DVF is synonymous with Diane and Diane is synonymous with women’s empowerment, a cause she has long championed. But feminism is fashion’s marketing trend of the moment. Campos said Von Furstenberg’s approach is more authentic because of her history as a female entrepreneur. Since 2010, she has honoured women annually at the DVF Awards, which will be held again on Thursday.
She is also one of the leaders of the New York fashion industry and is resigning from her post as chairman of the Council of Fashion Designers of America in June after 13 years.
“She was an original influencer,” said Campos. “She does know everything and everyone.”
Brand identity is one problem; product is another.

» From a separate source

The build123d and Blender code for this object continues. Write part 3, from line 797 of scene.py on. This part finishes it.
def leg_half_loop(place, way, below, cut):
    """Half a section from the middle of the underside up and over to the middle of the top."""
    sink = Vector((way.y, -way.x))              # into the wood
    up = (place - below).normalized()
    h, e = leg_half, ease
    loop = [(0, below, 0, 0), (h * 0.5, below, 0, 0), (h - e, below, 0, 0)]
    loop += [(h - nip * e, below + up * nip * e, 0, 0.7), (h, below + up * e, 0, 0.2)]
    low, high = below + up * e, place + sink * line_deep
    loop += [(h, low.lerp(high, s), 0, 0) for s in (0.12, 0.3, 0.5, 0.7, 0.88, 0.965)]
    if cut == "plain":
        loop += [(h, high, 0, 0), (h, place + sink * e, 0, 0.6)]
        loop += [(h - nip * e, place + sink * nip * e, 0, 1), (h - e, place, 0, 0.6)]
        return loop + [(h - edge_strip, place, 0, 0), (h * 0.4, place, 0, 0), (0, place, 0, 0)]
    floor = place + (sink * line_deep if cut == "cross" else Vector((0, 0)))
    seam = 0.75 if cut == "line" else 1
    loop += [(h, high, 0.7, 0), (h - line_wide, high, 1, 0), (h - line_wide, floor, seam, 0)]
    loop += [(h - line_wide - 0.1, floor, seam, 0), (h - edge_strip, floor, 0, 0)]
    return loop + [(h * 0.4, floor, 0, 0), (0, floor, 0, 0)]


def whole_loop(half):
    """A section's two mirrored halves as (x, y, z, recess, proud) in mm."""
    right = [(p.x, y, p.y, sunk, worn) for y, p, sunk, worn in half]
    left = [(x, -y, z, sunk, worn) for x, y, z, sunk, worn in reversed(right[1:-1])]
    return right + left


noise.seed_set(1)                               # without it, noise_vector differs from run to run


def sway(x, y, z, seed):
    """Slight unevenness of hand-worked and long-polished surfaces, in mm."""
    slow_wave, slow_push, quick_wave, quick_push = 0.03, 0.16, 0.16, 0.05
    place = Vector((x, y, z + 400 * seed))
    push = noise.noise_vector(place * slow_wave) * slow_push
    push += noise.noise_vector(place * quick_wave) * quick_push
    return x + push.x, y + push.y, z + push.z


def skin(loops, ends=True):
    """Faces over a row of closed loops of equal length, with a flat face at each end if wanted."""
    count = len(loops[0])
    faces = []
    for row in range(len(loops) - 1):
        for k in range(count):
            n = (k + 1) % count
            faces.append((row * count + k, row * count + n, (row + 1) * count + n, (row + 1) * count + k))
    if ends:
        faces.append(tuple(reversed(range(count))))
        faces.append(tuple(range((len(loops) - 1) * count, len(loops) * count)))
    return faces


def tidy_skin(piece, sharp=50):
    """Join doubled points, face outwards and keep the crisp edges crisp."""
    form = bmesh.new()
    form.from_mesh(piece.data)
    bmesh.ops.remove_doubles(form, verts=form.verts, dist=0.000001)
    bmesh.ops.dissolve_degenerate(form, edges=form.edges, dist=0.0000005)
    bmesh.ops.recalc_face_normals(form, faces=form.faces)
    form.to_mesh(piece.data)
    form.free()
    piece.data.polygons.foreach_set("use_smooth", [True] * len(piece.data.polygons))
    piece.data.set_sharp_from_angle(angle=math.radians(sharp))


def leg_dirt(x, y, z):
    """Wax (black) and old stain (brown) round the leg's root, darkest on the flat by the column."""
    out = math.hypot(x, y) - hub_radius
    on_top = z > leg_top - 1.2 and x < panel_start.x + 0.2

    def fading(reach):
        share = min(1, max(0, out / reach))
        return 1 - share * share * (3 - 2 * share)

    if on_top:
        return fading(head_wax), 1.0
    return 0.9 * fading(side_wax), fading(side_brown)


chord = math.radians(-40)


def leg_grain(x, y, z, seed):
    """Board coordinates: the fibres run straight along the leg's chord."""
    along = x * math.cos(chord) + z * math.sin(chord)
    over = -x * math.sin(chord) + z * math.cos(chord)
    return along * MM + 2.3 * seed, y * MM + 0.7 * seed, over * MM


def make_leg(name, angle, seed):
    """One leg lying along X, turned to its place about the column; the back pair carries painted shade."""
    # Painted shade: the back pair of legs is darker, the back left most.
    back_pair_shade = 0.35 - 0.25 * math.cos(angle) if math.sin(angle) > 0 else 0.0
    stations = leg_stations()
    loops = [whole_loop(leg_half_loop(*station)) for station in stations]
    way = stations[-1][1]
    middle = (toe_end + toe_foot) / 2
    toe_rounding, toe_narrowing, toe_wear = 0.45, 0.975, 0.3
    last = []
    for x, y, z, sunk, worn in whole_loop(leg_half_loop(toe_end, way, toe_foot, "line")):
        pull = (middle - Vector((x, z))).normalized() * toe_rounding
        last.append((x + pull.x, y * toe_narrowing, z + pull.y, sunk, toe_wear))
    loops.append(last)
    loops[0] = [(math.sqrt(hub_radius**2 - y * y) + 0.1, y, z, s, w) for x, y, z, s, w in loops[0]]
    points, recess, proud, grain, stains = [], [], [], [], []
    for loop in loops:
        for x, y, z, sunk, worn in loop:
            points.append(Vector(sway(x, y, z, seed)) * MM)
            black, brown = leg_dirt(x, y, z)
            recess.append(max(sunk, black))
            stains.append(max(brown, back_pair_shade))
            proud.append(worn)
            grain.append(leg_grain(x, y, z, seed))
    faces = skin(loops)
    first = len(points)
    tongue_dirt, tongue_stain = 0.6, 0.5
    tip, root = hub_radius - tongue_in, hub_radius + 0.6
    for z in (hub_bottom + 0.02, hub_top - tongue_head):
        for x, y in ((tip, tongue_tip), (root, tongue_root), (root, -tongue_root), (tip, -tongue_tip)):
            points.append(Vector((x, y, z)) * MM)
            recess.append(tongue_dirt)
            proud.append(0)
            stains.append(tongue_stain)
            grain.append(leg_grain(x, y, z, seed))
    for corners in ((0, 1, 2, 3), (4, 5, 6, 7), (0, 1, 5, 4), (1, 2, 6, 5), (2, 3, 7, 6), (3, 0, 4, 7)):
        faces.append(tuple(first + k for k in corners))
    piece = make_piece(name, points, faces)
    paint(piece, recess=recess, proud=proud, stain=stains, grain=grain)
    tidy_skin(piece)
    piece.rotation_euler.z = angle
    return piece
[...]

Campos said the DVF customer was missing a “feminine” take on easy and practical pieces that its core customer wants. Instead of focusing on an in-the-moment look, DVF is doubling down on pretty, feminine dresses that look good on the body. “We are not the flavour-of-the-month brand,” said Campos. “We are the practical, 45-year-old strong, iconic brand.”

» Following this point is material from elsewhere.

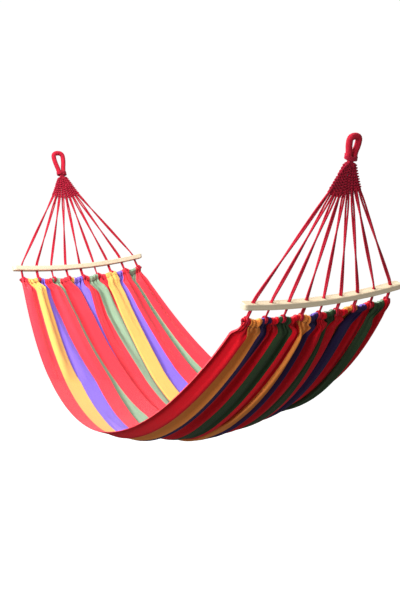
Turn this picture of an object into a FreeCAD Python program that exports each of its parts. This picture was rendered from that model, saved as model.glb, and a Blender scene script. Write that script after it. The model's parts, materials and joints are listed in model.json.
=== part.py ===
import FreeCAD, Part
import math
import os

# A hanging bed with spreader bars: millimetres, +Z up.  The origin is the left hanging point, the
# inside top of the left eye loop.  +X runs to the right hanging point, and +Y lies across the bed.
V = FreeCAD.Vector

# ---- Hanging line -------------------------------------------------------------------------------
hang_span = 2270.0          # from hanging point to hanging point, along X
line_angle = 72.0           # how steeply the nettles fall from each hanging point, degrees
lower_angle = 56.0          # how steeply the cords fall below the bar, which is heavy, degrees
twist_angle = 71.0          # slope of the line that each end twists about, degrees
hang_to_bar = 579.0         # from the hanging point to the middle of the bar's top face

# ---- Eye loops and whippings --------------------------------------------------------------------
eye_rope = 24.0                                  # diameter of the served rope
eye_drop = {"left": 114.0, "right": 78.0}        # from the hanging point to the neck
eye_opening = {"left": 26.0, "right": 16.0}      # clear width between the legs, at the top
eye_shoulder = {"left": 30.0, "right": 20.0}     # where the legs start to close, below that point
leg_gap = 0.6                                    # between the two legs where they meet
leg_straight = 14.0                              # the legs' last stretch, side by side
whipping_cover = 0.7                             # the whipping beyond the legs, each side
whipping_turn = 7.0                              # thickness of the whipping cord
whipping_turns = 3
neck_ball = 32.0                                 # diameter of the gathered knob below the whipping
neck_clearance = 0.5                             # between the knob and its seat

# ---- Clew: the woven fan below the neck ---------------------------------------------------------
clew_thickness = 14.0
clew_margin = 9.0                                # the weave beyond the outer nettles' centre lines
clew_gap_length = 16.0                           # a small opening that the weave leaves
clew_gap_width = 5.0
clew_gap_radius = 52.0                           # how far down the fan that opening lies
seat_gap = 0.3                                   # between a cord's end and what it meets

# ---- Spreader bars ------------------------------------------------------------------------------
bar_length = 720.0
bar_width = 38.0
bar_thickness = 22.0
bar_bow = 24.0                                   # how far the ends curve up towards the neck
bar_corner = 13.0
bar_edge = 3.0
bar_end_margin = 44.0                            # from the bar's end to the outer hole's centre
nettles_per_end = 9
nettle_diameter = 12.0                           # two strands side by side, as one tube
nettle_clearance = 1.0                           # between the two closest cords, at the clew
hole_clearance = 1.5                             # round a cord in its hole
hole_lead = 5.0                                  # the cord turns this far outside the bar's faces

# ---- Hem ----------------------------------------------------------------------------------------
hem_gap = 40.0                                   # from the bar to the cloth's edge, along the cords
hem_rope = 10.0
hem_rope_clearance = 0.3
rope_inset = 11.0                                # from the cloth's edge to the rope's centre
casing_depth = 30.0
casing_thickness = 18.0
cord_slot_clearance = 0.4
hem_overhang = 12.0                              # cloth beyond the outer cord's centre line
web_reach = 60.0
web_at_middle = 4.0                              # cloth below the casing before the bed begins
body_gap = 0.4                                   # between the hem's cloth and the bed's

# ---- Bed ----------------------------------------------------------------------------------------
cloth_thickness = 5.0
bed_half_width = 460.0                           # at mid-length
edge_depth = 1138.0                              # of the long edges at mid-length, below the origin
belly_depth = 95.0                               # of the middle below the long edges
sag_power = 1.95
width_power = 2.0
rows_per_half = 9
columns = 15

sides = {"left": -1, "right": 1}
mid_x = hang_span / 2
bow_radius = (bar_length ** 2 / 4 + bar_bow ** 2) / (2 * bar_bow)
bow_centre = hang_to_bar - bow_radius            # on the hanging line, in an end's own axes
kink = line_angle - lower_angle
tilt = line_angle - twist_angle
hole_pitch = (bar_length - 2 * bar_end_margin) / (nettles_per_end - 1)
hole_angle = math.degrees(hole_pitch / bow_radius)
half_count = (nettles_per_end - 1) / 2
hem_slope = math.radians(kink)


# An end is drawn in its own axes and then stood in place: x down the hanging line from the hanging
# point, y across, z square to both, towards the inside of the bed.
def stand(shape, side):
    shape = shape.copy()
    turn = FreeCAD.Placement(V(0, 0, 0), FreeCAD.Rotation(V(0, 1, 0), line_angle))
    shape.Placement = turn.multiply(shape.Placement)
    if side == "right":
        return shape.mirror(V(mid_x, 0, 0), V(1, 0, 0))
    return shape


def stand_point(point, side):
    turned = FreeCAD.Rotation(V(0, 1, 0), line_angle).multVec(point)
    return turned if side == "left" else V(hang_span - turned.x, turned.y, turned.z)


# Turns a point or shape about the bow's centre, so that what is drawn on the middle line of the
# bar lands at another place along it.
def along_bow(thing, degrees):
    centre = V(bow_centre, 0, 0)
    if isinstance(thing, FreeCAD.Vector):
        return centre + FreeCAD.Rotation(V(0, 0, 1), degrees).multVec(thing - centre)
    turned = thing.copy()
    turned.rotate(centre, V(0, 0, 1), degrees)
    return turned


# A path of straight runs joined by tangent arcs, each as large as its two runs allow.  A corner
# that doesn't turn needs no arc.
def rounded_path(points, share=0.45):
    edges = []
    radii = []
    start = points[0]
    for before, corner, after in zip(points, points[1:], points[2:]):
        back = before - corner
        ahead = after - corner
        half_turn = (math.pi - back.getAngle(ahead)) / 2
        if half_turn < 1e-6:
            continue
        reach = share * min(back.Length, ahead.Length)
        back.normalize()
        ahead.normalize()
        radius = reach / math.tan(half_turn)
        inward = (back + ahead).normalize()
        arc_start = corner + back * reach
        arc_end = corner + ahead * reach
        arc_middle = corner + inward * (radius / math.cos(half_turn) - radius)
        edges.append(Part.LineSegment(start, arc_start).toShape())
        edges.append(Part.Arc(arc_start, arc_middle, arc_end).toShape())
        radii.append(radius)
        start = arc_end
    edges.append(Part.LineSegment(start, points[-1]).toShape())
    return Part.Wire(edges), radii


def tube(points, diameter):
    path, radii = rounded_path(points)
    ring = Part.Wire(Part.makeCircle(diameter / 2, points[0], points[1] - points[0]))
    solid = path.makePipeShell([ring], True, False)
    return solid, path.Length, radii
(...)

It’s also more inclusive than ever before, with sizing extended to 16 and plans to add further options. (The label is also partnering with plus size e-retailer 11 Honore in Autumn 2018)
Most notably, Campos has increased the products available on the lower end of its pricing spectrum, which she said works better for wholesale partners where there is more pricing sensitivity. Dresses now start at around $230 and scale up to $1,800.
Adjustments to the product offering is starting to resonate shoppers, and revenue is picking up from 2018 when it hit an all-time low. While revenue is still lower than it was three years ago, sales from DVF’s stores were up 38 percent in March, year-over-year, and sales from e-commerce were up 56 percent, year-over-year. The online return rate has reduced by 7 percentage points, and sales generated through social media are up 500 percent year-over-year. Overall, revenue is growing by the high double digits.
The executive is equally focused on beefing up DVF’s direct-to-consumer business, which is already robust compared to many of its competitors. Currently, 65 percent of sales come through DVF’s own channels: its website, 20 owned and operated stores and 64 franchise stores.
The brand has reduced its domestic wholesale accounts since 2015, shrinking the overall business, but Campos said the company was still very wholesale focused in mindset when she arrived last year. The shift required structure changes within the organisation, including the addition of merchant and inventory planning teams. Now DVF is only available in limited Nordstrom, Saks Fifth Avenue and Neiman Marcus stores.
Overall, Campos has streamlined DVF: the midtown New York and Los Angeles offices were closed, so staff is concentrated at the Meatpacking headquarters and in its office in London. Half of DVF’s sales come from outside of the US, where wholesale plays a more important role.
Moving forward, Campos said the priority is ready-to-wear, so DVF is taking a “pause” on its handbags business, but continues with its eyewear and footwear licensees. “Once we get the ready-to-wear very focused and very clear in terms of the vision, everything else is going to follow,” she said.
As for marketing and communications — something on which Saunders was extremely focused — Campos is still evolving the approach. The brand stopped advertising in print magazines and is creating “conversational” digital content twice a month around ideas, like how to pack for a work trip. A new gallery space in the Meatpacking store will also serve as a physical embodiment of the brand’s inspiration: it currently hosts paintings of inspirational women by artist Ashley Longshore, which is attracting a different kind of visitor to the shop.
“We had to work and make this brand relevant again through the product, through the people who are associated with the product,” Campos said. “[Diane is] very relevant, so there’s no reason why the brand shouldn’t be as well, but it all comes down to consistency on product and how we message them.”
One person with special insight on the brand’s relevance is Von Furstenberg’s granddaughter, Talita, who has applied to transfer from Georgetown University to New York University in order to take on a greater role in the family business. And this spring, the brand will release a “TVF for DVF” capsule she designed. Campos said the younger Von Furstenberg oversaw the lower-priced line and its marketing “from soup to nuts.”
“All the things that Diane stands for, she stands for, but for a younger demographic,” said Campos, adding that Talita’s involvement demonstrates the family’s long term commitment to the business. “Will there potentially be another investor? It could be,” she said, adding that the brand has been focused on the front-end of the business. A strategic investor that brings back-end technology advancements would be the most helpful, and the brand plans to start looking for a potential partner by the summer.
“Turnarounds are really hard. But when you start to see the success come to fruition, then you’re on the right track,” Campos said. “We are small enough to be agile.”
Editor's Note: This article was revised on 5th April 2019. An earlier version of this article misstated that Talita von Furstenberg has been accepted to New York University. She has applied.